There’s clearly a lot of passion and talent that’s gone into the film, and Gillan herself really impresses. Anyone’s who’s followed her previous work will know she’s a talented actress, always bringing in compelling performances even when stuck underneath a load of blue makeup as she is in the Marvel Cinematic Universe. She’s so obviously got such a bubbly personality in real life that she’s able to make even the most messed-up characters instantly funny and likeable. Her comic timing and delivery in this is spot on, managing to come off as naturally witty, but also grounded and realistic. However, Gillan is also able to show off her skills in writing and directing as well here, and it’s there where she really impresses.
The script, admittedly, can feel a bit clichéd at times. Perhaps the least interesting stuff in it are the flashbacks to her relationship with Alistair who, facing violence for being trans, with a drug problem and a closeted Priest for a boyfriend, seems to encapsulate some of the more stereotypical, simplistic ideas of the various factors that can drive people to consider suicide. But for the most part it works, and some of the dialogue is genuinely brilliant. Gillan’s sarcastic deadpan lines, her reactions to the vacuousness of the people around her, or the scenes depicting her dead-end supermarket job, with the same oddball continually asking if they stock particular varieties of cheese, are all great.
It’s in Gillan’s direction however where the film most shines. We get a far better idea of what Liusaidh is dealing with from the scenes showing her staring through the windows of her neighbours, or hooking up with random men when off her face, than we do from any long-winded, repetitive flashbacks. The sound editing in particular is outstanding. The soundtrack really helps add to the sense of her feeling overwhelmed, and the karaoke-style renditions of disco beats feel authentic to the sort of mundane, small town life the film presents us with.
Spoilers from this point.
Gillen demonstrates throughout that she clearly has a strong sense of style, with a drug-taking scene set to some classic music really standing out, if also seeming a bit film student-ish. Perhaps the single most impressive moment in the whole film is one scene where, to her horror, Liusaidh sees through her window that one, seemingly happy, neighbour, has hanged himself. Her own reaction to this is played really well, but what’s truly chilling is the sound of a rope creaking – a sound that then continues through the next few scenes, Tell-Tale Heart style, over dinner time conversation and the television in the background.

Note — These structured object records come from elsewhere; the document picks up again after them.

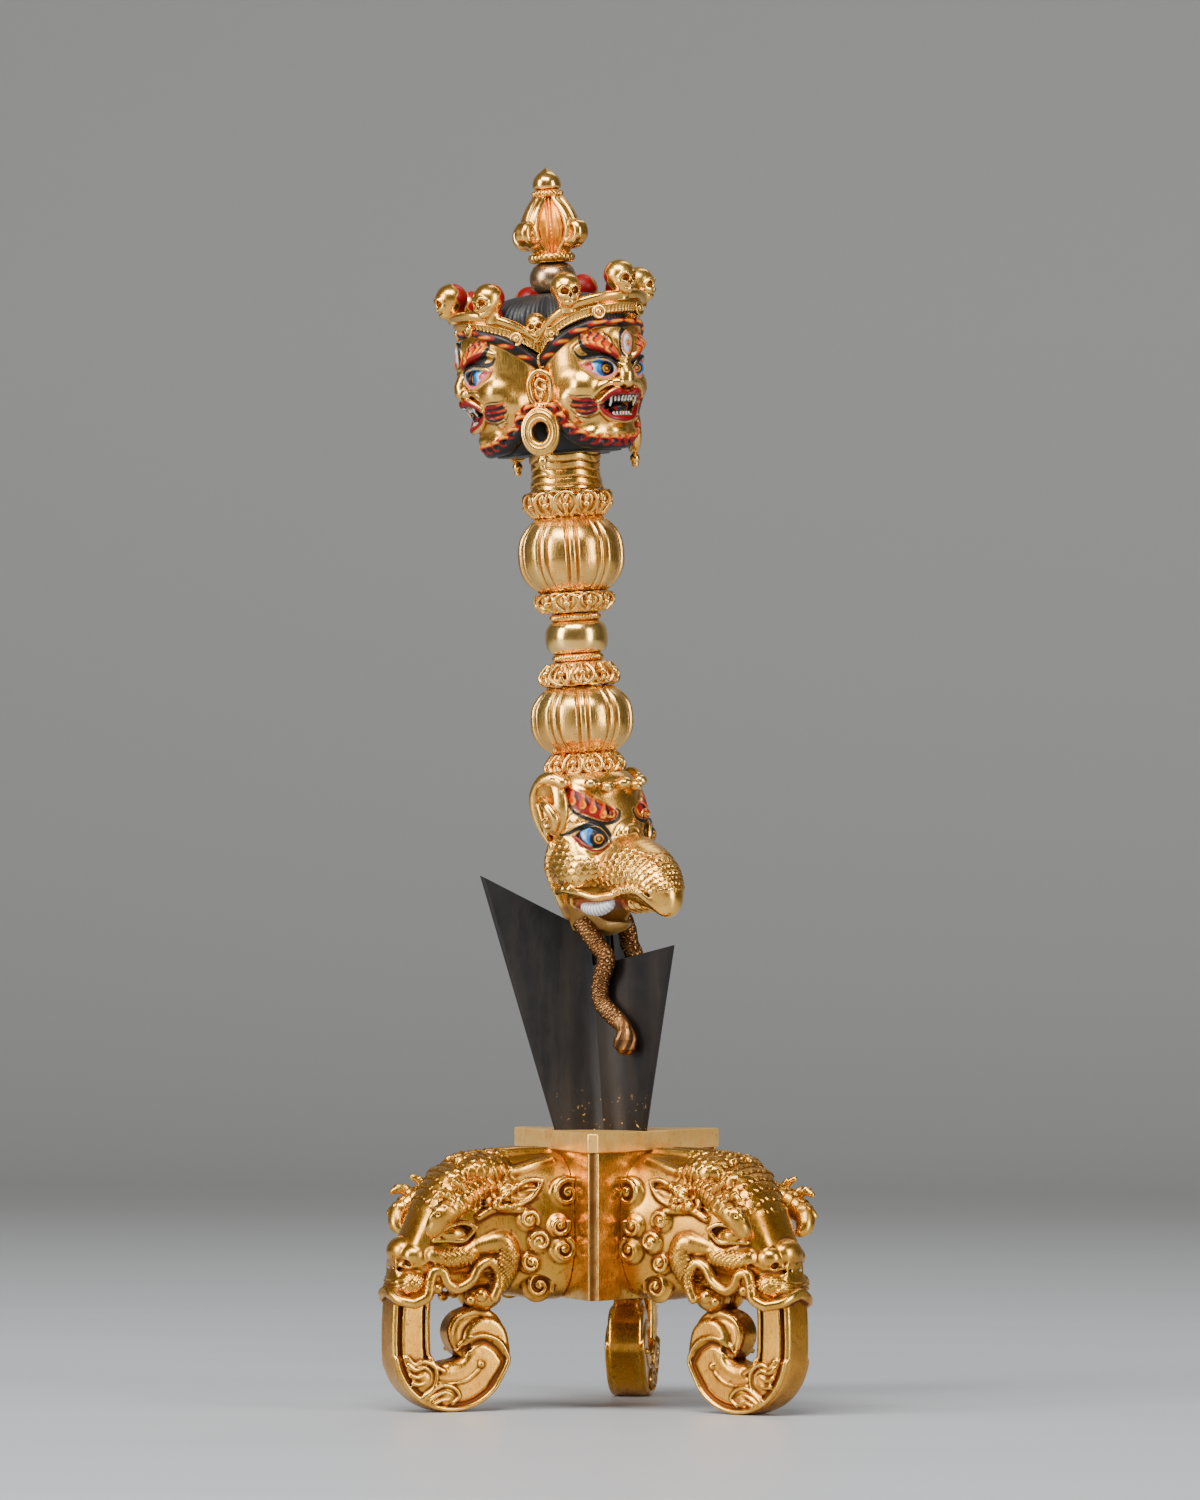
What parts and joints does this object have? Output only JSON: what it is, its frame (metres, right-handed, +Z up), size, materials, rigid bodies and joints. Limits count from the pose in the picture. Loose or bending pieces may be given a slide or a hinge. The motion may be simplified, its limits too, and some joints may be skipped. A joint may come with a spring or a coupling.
{
  "type": "phurba",
  "caption": "Gilded three-faced ritual dagger with a makara-held iron blade, standing in a tripod stand of curled makara trunks.",
  "frame": {"origin": "on the floor, in the middle of the whole object seen from above", "axes": "+Z up, against gravity; -Y towards the stand's front corner between the two front legs; +X to the right of that corner"},
  "size_m": [0.0952, 0.0884, 0.2716],
  "materials": {
    "gilding": "fire-gilded copper alloy, burnished on the high places",
    "stand_gilding": "fire-gilded copper alloy, orange-brown in the recesses",
    "copper_gold": "dull worn gilding over copper, punched",
    "dark_iron": "blackened satin iron with faint brown streaks",
    "silver_paint": "silver-white paint",
    "black_paint": "matt black paint"
  },
  "bodies": {
    "stand": {"stand_top": "stand_gilding", "stand_walls": "stand_gilding", "corner_strips": "stand_gilding", "makara_leg_left": "stand_gilding", "makara_leg_right": "stand_gilding", "makara_leg_back": "stand_gilding"},
    "dagger": {"blade": "dark_iron", "tang_rod": "dark_iron", "makara_head": "gilding", "makara_ears": "gilding", "makara_tusks": "silver_paint", "snake_left": "copper_gold", "snake_right": "copper_gold", "lotus_bottom": "gilding", "melon_lower": "gilding", "lotus_lower": "gilding", "rope_ring_lower": "gilding", "handle_bead": "gilding", "rope_ring_upper": "gilding", "lotus_upper": "gilding", "melon_upper": "gilding", "lotus_top": "gilding", "neck": "gilding", "faces_head": "gilding", "deity_ears": "gilding", "earrings": "gilding", "hair_cap": "black_paint", "crown_band": "gilding", "crown_skulls": "gilding", "crown_small_skulls": "gilding", "crown_rosettes": "gilding", "topknot_ball": "gilding", "finial_base_ring": "gilding", "finial_core": "gilding", "finial_prongs": "gilding", "finial_collar": "gilding", "finial_tip": "gilding"}
  },
  "joints": [
    {"name": "dagger_lift", "type": "slide", "parent": "stand", "child": "dagger", "axis": [-0.0663, 0, 0.9978], "range_m": [0, 0.04]}
  ]
}
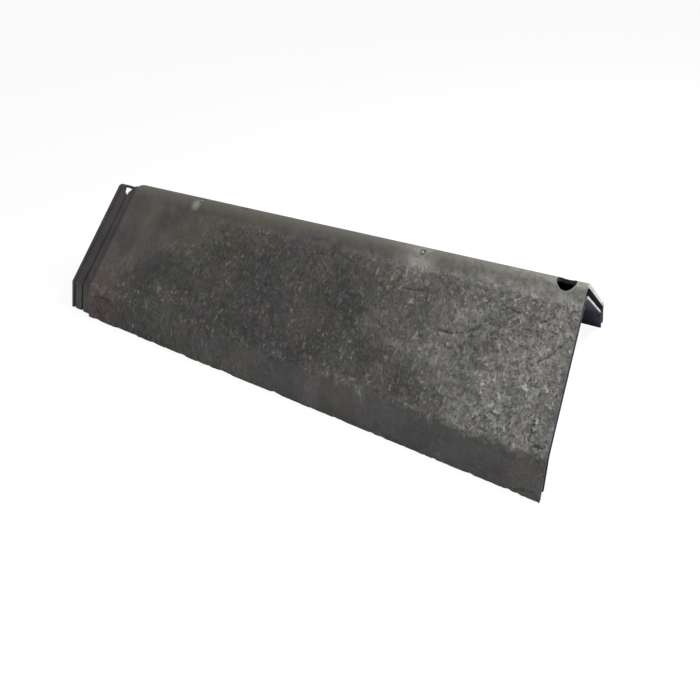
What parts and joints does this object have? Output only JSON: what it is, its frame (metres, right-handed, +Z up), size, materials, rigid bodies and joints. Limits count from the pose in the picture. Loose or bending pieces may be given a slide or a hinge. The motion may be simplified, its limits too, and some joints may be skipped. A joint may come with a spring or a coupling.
{
  "type": "hip cap",
  "caption": "Moulded slate-look hip and ridge cap: an inverted V with down-turned skirts, a stepped lap tongue at one end and a slotted open end with a screw hole.",
  "frame": {"origin": "midway between the two ends, under the ridge, level with the bottom edges", "axes": "+X along the ridge from the tongue to the open end, +Z up, Y across the wings"},
  "size_m": [0.5, 0.1962, 0.1039],
  "materials": {
    "slate_polymer": "riven slate texture, matt to satin, mottled dark grey with olive and brown"
  },
  "bodies": {
    "root": {"hip_cap": "slate_polymer"}
  },
  "joints": []
}
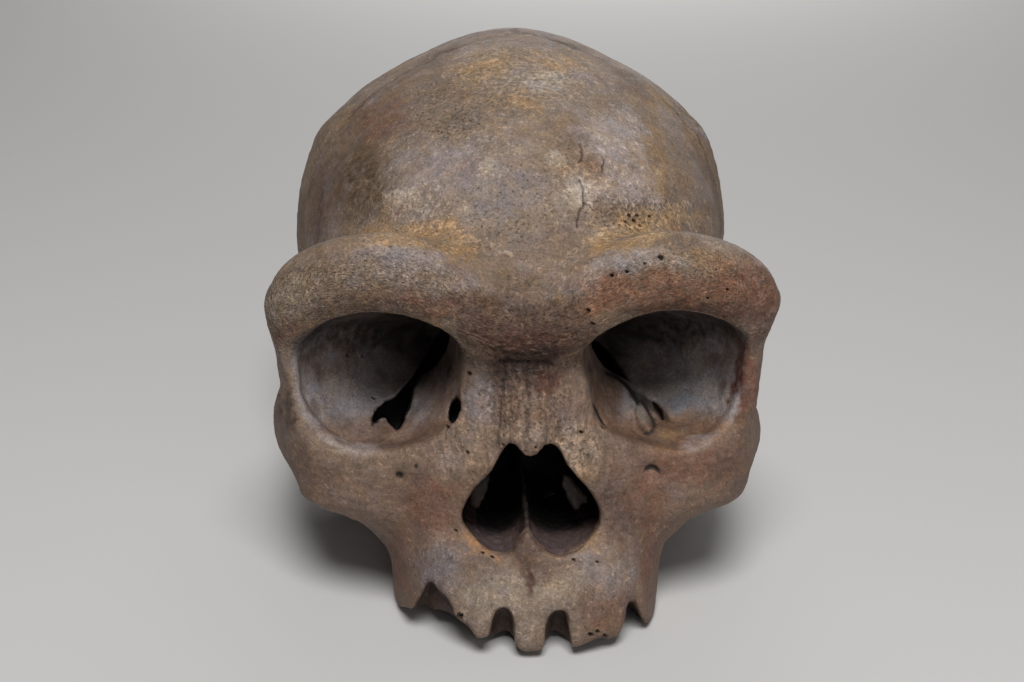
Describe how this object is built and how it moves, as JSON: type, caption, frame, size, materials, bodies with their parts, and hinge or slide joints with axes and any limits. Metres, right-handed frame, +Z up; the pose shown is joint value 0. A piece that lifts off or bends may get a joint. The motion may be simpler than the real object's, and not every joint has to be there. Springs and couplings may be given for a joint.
{
  "type": "fossil hominin cranium",
  "caption": "Fossil cranium of an archaic human, without jaw or teeth, with a heavy brow bar, open eye sockets, a pear-shaped nose opening and broken empty tooth sockets.",
  "frame": {"origin": "middle of the bounding box on the ground, z = 0 being the plane that the gums and mastoids rest on", "axes": "+Z up, +Y towards the back of the skull, the face looks along -Y, +X to the right of someone who faces it"},
  "size_m": [0.1507, 0.2305, 0.1514],
  "materials": {
    "fossil_bone": "brown mineralised bone, mottled ochre, cream and lilac grey, finely pitted, dull with a faint sheen on worn bone"
  },
  "bodies": {
    "root": {"cranium": "fossil_bone"}
  },
  "joints": []
}
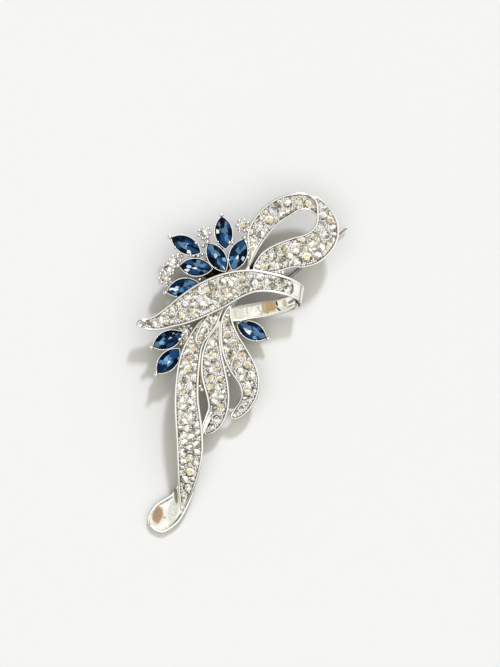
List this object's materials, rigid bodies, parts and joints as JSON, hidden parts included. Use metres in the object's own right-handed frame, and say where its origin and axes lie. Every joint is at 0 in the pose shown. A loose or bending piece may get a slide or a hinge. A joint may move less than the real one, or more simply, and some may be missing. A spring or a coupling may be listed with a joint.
{
  "type": "flower brooch",
  "caption": "Ribbon spray brooch: a looped bow with long tails, paved channels, blue marquise leaves and a hinged pin with a hook catch.",
  "frame": {"origin": "centre of the brooch's box in plan, on the surface that it lies on", "axes": "+Y along the brooch from the curled tail to the loop, +X to the right as it is seen from the front, +Z out of its face"},
  "size_m": [0.0543, 0.0881, 0.0101],
  "materials": {
    "silver_metal": "bright polished silver-tone plate",
    "pin_metal": "polished steel wire",
    "paving": "clear, tan and amber round rhinestones set in rows",
    "blue_stone": "deep blue faceted glass",
    "clear_stone": "clear faceted glass"
  },
  "bodies": {
    "brooch": {"frame": "silver_metal", "hinge_rivet": "pin_metal", "pave_loop_upper": "paving", "pave_loop_lower": "paving", "pave_band": "paving", "pave_leaf": "paving", "pave_tail_left": "paving", "pave_tail_middle": "paving", "pave_tail_right": "paving", "stone_1": "blue_stone", "stone_2": "blue_stone", "stone_3": "blue_stone", "stone_4": "blue_stone", "stone_5": "blue_stone", "stone_6": "blue_stone", "stone_7": "blue_stone", "stone_8": "blue_stone", "stone_9": "blue_stone", "floret_stones": "clear_stone"},
    "pin": {"pin_stem": "pin_metal"}
  },
  "joints": [
    {"name": "pin_hinge", "type": "hinge", "parent": "brooch", "child": "pin", "pos_m": [0.0099, 0.0208, 0.0013], "axis": [-0.4583, 0.5385, -0.7071], "range_deg": [0, 95]}
  ]
}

It’s a scene that’s utterly horrifying, but so well done, and it helps the film to avoid simply feeling like it’s just trying to be edgy when tackling these issues.
It seems like there is much more coverage of issues surrounding mental health and suicide in the media these days – Fleabag and Bojack Horseman spring to mind as the most successful examples. But I can’t think of much which is quite as visceral and unflinching in its depictions of these problems as The Party’s Just Beginning. This is both the best and the worst thing about the movie.
It absolutely captures the horror of suicide, and it’s certainly important that we do talk about this stuff more. But at the same time, everything in this movie is so bleak, so devastating, so horrendous that it does feel a bit melodramatic, and all you want by the end is some relief, something that isn’t just traumatic. Witty lines aside, this is not exactly something you can relax with, and it doesn’t really end with any sense of hopefulness, or even let up on the grimness in its characters’ lives. While, for the majority of the runtime, it retains its sarcastic, dour sense of humour and likeable characters, things gradually get worse and worse, and the last twenty minutes are almost unwatchable.
There’s one particularly hideous scene where, so drunk she’s barely conscious, Liusaidh goes back with three guys, and really, it just feels like too much as we have to endure it being played out. It’s then followed by us actually having to go through the suicide scene that the various flashbacks have been building towards, even though we’ve all already worked out exactly what happened, as well as a grim end to the sub-plot where Liusaidh’s been talking on the phone with an elderly man who was trying to reach a helpline and dialling her number by mistake.
This is a film which, often, doesn’t feel like it has much of a message, instead just showing one horrific incident after another. That isn’t to say it’s not worth watching, nor that it doesn’t have anything important to say – but it absolutely needs these kind of content warnings. Whether you have been personally effected by these issues or not, this is heavy stuff, and you come out of it desperately needing something lighter. Have a picture of kittens or something you can look at throughout. And no watching Schindler’s List or anything like that after, just to complete the dark evening.